### SHORT PROBLEM
All of the material below is to be returned exactly.

### DATA LINES

....

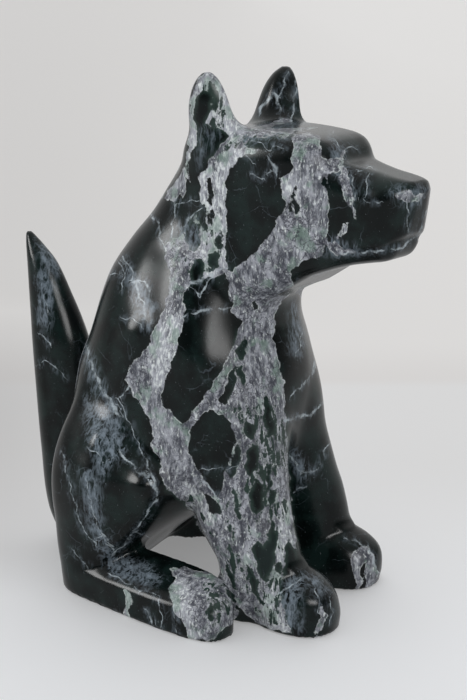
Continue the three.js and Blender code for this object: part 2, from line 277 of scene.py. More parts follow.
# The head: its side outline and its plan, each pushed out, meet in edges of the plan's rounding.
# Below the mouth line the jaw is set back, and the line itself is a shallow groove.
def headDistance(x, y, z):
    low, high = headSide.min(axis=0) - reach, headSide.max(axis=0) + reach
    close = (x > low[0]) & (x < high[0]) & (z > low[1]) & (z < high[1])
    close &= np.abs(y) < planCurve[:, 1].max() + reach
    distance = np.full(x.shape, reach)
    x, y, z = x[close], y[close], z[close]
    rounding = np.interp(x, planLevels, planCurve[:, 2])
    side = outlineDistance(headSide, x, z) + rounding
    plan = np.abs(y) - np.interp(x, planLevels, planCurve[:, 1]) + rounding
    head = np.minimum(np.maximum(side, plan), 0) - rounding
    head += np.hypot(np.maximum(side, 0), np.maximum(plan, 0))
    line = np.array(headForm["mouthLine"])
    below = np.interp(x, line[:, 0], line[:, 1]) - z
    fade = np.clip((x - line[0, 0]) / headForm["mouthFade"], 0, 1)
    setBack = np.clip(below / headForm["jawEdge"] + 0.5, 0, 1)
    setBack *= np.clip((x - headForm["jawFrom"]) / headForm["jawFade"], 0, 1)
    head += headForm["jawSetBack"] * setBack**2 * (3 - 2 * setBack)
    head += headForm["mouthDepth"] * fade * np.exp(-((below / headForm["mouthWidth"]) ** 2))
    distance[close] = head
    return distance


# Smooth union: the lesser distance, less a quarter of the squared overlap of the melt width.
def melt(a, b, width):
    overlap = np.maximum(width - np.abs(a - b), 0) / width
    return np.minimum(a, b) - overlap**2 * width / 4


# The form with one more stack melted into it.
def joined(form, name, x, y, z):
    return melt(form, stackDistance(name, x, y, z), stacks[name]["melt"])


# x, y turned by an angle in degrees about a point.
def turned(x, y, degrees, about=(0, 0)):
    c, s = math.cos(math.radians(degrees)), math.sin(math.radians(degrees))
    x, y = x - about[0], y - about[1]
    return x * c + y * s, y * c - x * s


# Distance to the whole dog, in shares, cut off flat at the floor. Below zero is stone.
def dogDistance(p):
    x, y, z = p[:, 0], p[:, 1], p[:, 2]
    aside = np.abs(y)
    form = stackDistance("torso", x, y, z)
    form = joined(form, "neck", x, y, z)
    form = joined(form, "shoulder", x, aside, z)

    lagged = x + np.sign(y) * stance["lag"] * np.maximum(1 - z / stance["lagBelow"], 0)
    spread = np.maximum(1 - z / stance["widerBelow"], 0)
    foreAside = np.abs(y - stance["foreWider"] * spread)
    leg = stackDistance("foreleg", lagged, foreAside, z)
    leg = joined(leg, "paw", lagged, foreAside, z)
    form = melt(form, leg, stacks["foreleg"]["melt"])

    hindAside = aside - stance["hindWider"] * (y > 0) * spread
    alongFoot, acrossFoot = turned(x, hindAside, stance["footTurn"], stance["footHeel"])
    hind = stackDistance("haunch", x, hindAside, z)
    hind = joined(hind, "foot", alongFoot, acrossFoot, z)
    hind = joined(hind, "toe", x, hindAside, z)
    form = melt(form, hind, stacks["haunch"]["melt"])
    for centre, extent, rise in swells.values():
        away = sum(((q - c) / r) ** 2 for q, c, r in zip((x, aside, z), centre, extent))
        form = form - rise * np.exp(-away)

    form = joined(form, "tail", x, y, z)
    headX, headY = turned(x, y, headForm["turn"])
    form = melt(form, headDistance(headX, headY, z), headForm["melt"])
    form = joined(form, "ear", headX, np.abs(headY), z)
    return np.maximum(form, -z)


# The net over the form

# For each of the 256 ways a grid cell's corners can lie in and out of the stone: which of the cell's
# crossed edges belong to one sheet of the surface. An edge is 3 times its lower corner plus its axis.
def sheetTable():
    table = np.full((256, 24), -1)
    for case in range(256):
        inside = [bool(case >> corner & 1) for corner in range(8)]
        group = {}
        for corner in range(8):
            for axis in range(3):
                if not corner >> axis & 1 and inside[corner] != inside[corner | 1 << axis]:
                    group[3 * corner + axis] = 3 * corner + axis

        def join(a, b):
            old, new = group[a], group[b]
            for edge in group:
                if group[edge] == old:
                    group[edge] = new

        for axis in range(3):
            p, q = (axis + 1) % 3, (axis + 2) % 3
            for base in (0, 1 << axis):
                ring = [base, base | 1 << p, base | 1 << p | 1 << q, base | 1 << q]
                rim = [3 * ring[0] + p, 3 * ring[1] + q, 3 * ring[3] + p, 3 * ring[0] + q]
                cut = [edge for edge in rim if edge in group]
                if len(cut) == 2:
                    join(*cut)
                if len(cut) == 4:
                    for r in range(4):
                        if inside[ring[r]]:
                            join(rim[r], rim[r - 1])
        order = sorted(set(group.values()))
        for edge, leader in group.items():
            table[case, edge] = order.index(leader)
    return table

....

### REPLY TO THE EXERCISE
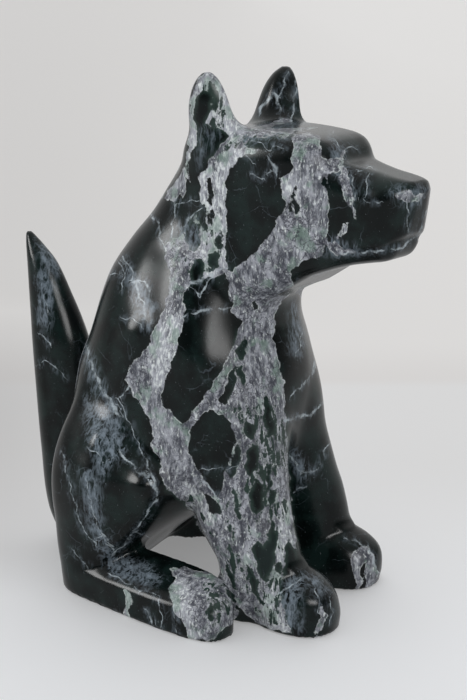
Continue the three.js and Blender code for this object: part 2, from line 277 of scene.py. More parts follow.
# The head: its side outline and its plan, each pushed out, meet in edges of the plan's rounding.
# Below the mouth line the jaw is set back, and the line itself is a shallow groove.
def headDistance(x, y, z):
    low, high = headSide.min(axis=0) - reach, headSide.max(axis=0) + reach
    close = (x > low[0]) & (x < high[0]) & (z > low[1]) & (z < high[1])
    close &= np.abs(y) < planCurve[:, 1].max() + reach
    distance = np.full(x.shape, reach)
    x, y, z = x[close], y[close], z[close]
    rounding = np.interp(x, planLevels, planCurve[:, 2])
    side = outlineDistance(headSide, x, z) + rounding
    plan = np.abs(y) - np.interp(x, planLevels, planCurve[:, 1]) + rounding
    head = np.minimum(np.maximum(side, plan), 0) - rounding
    head += np.hypot(np.maximum(side, 0), np.maximum(plan, 0))
    line = np.array(headForm["mouthLine"])
    below = np.interp(x, line[:, 0], line[:, 1]) - z
    fade = np.clip((x - line[0, 0]) / headForm["mouthFade"], 0, 1)
    setBack = np.clip(below / headForm["jawEdge"] + 0.5, 0, 1)
    setBack *= np.clip((x - headForm["jawFrom"]) / headForm["jawFade"], 0, 1)
    head += headForm["jawSetBack"] * setBack**2 * (3 - 2 * setBack)
    head += headForm["mouthDepth"] * fade * np.exp(-((below / headForm["mouthWidth"]) ** 2))
    distance[close] = head
    return distance


# Smooth union: the lesser distance, less a quarter of the squared overlap of the melt width.
def melt(a, b, width):
    overlap = np.maximum(width - np.abs(a - b), 0) / width
    return np.minimum(a, b) - overlap**2 * width / 4


# The form with one more stack melted into it.
def joined(form, name, x, y, z):
    return melt(form, stackDistance(name, x, y, z), stacks[name]["melt"])


# x, y turned by an angle in degrees about a point.
def turned(x, y, degrees, about=(0, 0)):
    c, s = math.cos(math.radians(degrees)), math.sin(math.radians(degrees))
    x, y = x - about[0], y - about[1]
    return x * c + y * s, y * c - x * s


# Distance to the whole dog, in shares, cut off flat at the floor. Below zero is stone.
def dogDistance(p):
    x, y, z = p[:, 0], p[:, 1], p[:, 2]
    aside = np.abs(y)
    form = stackDistance("torso", x, y, z)
    form = joined(form, "neck", x, y, z)
    form = joined(form, "shoulder", x, aside, z)

    lagged = x + np.sign(y) * stance["lag"] * np.maximum(1 - z / stance["lagBelow"], 0)
    spread = np.maximum(1 - z / stance["widerBelow"], 0)
    foreAside = np.abs(y - stance["foreWider"] * spread)
    leg = stackDistance("foreleg", lagged, foreAside, z)
    leg = joined(leg, "paw", lagged, foreAside, z)
    form = melt(form, leg, stacks["foreleg"]["melt"])

    hindAside = aside - stance["hindWider"] * (y > 0) * spread
    alongFoot, acrossFoot = turned(x, hindAside, stance["footTurn"], stance["footHeel"])
    hind = stackDistance("haunch", x, hindAside, z)
    hind = joined(hind, "foot", alongFoot, acrossFoot, z)
    hind = joined(hind, "toe", x, hindAside, z)
    form = melt(form, hind, stacks["haunch"]["melt"])
    for centre, extent, rise in swells.values():
        away = sum(((q - c) / r) ** 2 for q, c, r in zip((x, aside, z), centre, extent))
        form = form - rise * np.exp(-away)

    form = joined(form, "tail", x, y, z)
    headX, headY = turned(x, y, headForm["turn"])
    form = melt(form, headDistance(headX, headY, z), headForm["melt"])
    form = joined(form, "ear", headX, np.abs(headY), z)
    return np.maximum(form, -z)


# The net over the form

# For each of the 256 ways a grid cell's corners can lie in and out of the stone: which of the cell's
# crossed edges belong to one sheet of the surface. An edge is 3 times its lower corner plus its axis.
def sheetTable():
    table = np.full((256, 24), -1)
    for case in range(256):
        inside = [bool(case >> corner & 1) for corner in range(8)]
        group = {}
        for corner in range(8):
            for axis in range(3):
                if not corner >> axis & 1 and inside[corner] != inside[corner | 1 << axis]:
                    group[3 * corner + axis] = 3 * corner + axis

        def join(a, b):
            old, new = group[a], group[b]
            for edge in group:
                if group[edge] == old:
                    group[edge] = new

        for axis in range(3):
            p, q = (axis + 1) % 3, (axis + 2) % 3
            for base in (0, 1 << axis):
                ring = [base, base | 1 << p, base | 1 << p | 1 << q, base | 1 << q]
                rim = [3 * ring[0] + p, 3 * ring[1] + q, 3 * ring[3] + p, 3 * ring[0] + q]
                cut = [edge for edge in rim if edge in group]
                if len(cut) == 2:
                    join(*cut)
                if len(cut) == 4:
                    for r in range(4):
                        if inside[ring[r]]:
                            join(rim[r], rim[r - 1])
        order = sorted(set(group.values()))
        for edge, leader in group.items():
            table[case, edge] = order.index(leader)
    return table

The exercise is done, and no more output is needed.